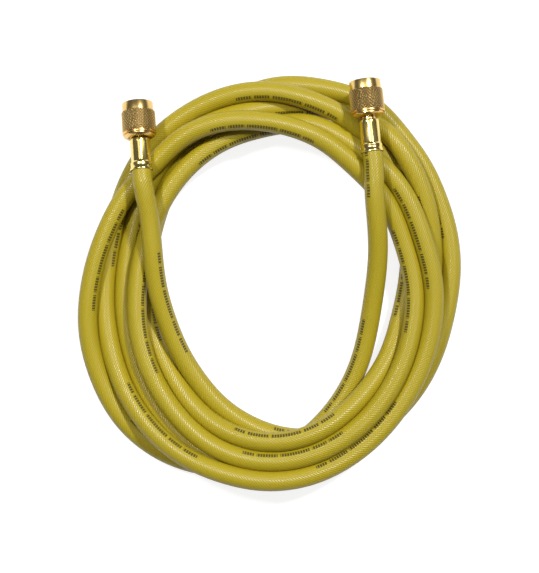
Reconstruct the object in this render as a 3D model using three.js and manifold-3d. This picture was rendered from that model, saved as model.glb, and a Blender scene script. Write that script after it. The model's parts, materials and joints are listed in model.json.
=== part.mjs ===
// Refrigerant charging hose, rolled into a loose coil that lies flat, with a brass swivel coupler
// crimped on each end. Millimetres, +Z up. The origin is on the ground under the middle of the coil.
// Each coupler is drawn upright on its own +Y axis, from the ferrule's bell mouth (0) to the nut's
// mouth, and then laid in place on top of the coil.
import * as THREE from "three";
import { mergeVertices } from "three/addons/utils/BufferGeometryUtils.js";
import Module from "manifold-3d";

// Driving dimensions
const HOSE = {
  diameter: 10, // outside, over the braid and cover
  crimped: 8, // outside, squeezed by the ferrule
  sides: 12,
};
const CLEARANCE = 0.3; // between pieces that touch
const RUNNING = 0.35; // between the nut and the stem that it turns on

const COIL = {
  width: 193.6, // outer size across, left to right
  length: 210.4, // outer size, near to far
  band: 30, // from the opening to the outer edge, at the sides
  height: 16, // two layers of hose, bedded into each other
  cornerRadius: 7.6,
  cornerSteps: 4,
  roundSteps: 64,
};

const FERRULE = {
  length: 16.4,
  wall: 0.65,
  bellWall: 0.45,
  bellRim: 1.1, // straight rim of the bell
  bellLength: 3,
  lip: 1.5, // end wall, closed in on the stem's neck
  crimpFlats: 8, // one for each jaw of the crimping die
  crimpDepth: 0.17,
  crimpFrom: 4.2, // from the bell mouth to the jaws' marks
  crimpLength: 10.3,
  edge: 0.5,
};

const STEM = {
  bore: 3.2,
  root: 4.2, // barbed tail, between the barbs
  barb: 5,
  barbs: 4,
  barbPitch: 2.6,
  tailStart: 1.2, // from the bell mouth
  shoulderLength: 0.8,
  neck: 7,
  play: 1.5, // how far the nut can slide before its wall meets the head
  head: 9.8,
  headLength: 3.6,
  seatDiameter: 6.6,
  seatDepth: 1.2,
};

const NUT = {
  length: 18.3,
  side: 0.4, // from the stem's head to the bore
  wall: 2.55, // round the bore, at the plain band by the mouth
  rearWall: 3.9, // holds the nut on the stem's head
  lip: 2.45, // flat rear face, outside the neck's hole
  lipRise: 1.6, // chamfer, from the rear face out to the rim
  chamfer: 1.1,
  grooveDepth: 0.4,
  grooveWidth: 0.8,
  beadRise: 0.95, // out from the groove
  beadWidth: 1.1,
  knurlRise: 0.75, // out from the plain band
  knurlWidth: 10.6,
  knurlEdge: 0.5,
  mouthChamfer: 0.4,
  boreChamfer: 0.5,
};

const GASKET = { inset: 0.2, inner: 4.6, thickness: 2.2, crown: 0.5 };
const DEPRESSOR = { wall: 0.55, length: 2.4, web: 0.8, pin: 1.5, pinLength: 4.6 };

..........

Begin with the first line of the data above and, please, print each line exactly until you have printed the line containing "import Module from"; print nothing else.

● EXERCISE RESPONSE:
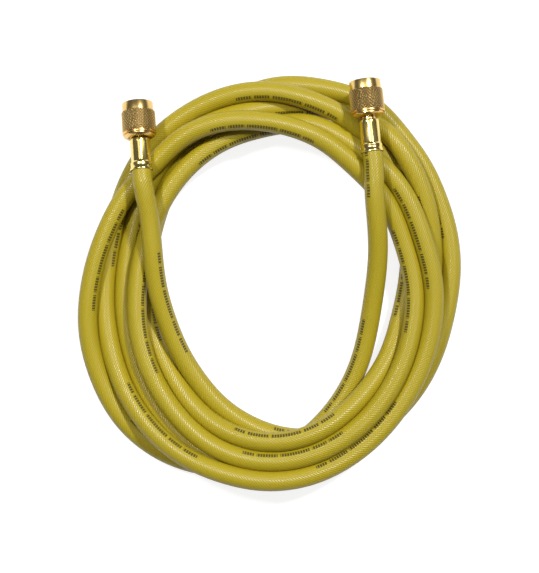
Reconstruct the object in this render as a 3D model using three.js and manifold-3d. This picture was rendered from that model, saved as model.glb, and a Blender scene script. Write that script after it. The model's parts, materials and joints are listed in model.json.
=== part.mjs ===
// Refrigerant charging hose, rolled into a loose coil that lies flat, with a brass swivel coupler
// crimped on each end. Millimetres, +Z up. The origin is on the ground under the middle of the coil.
// Each coupler is drawn upright on its own +Y axis, from the ferrule's bell mouth (0) to the nut's
// mouth, and then laid in place on top of the coil.
import * as THREE from "three";
import { mergeVertices } from "three/addons/utils/BufferGeometryUtils.js";
import Module from "manifold-3d";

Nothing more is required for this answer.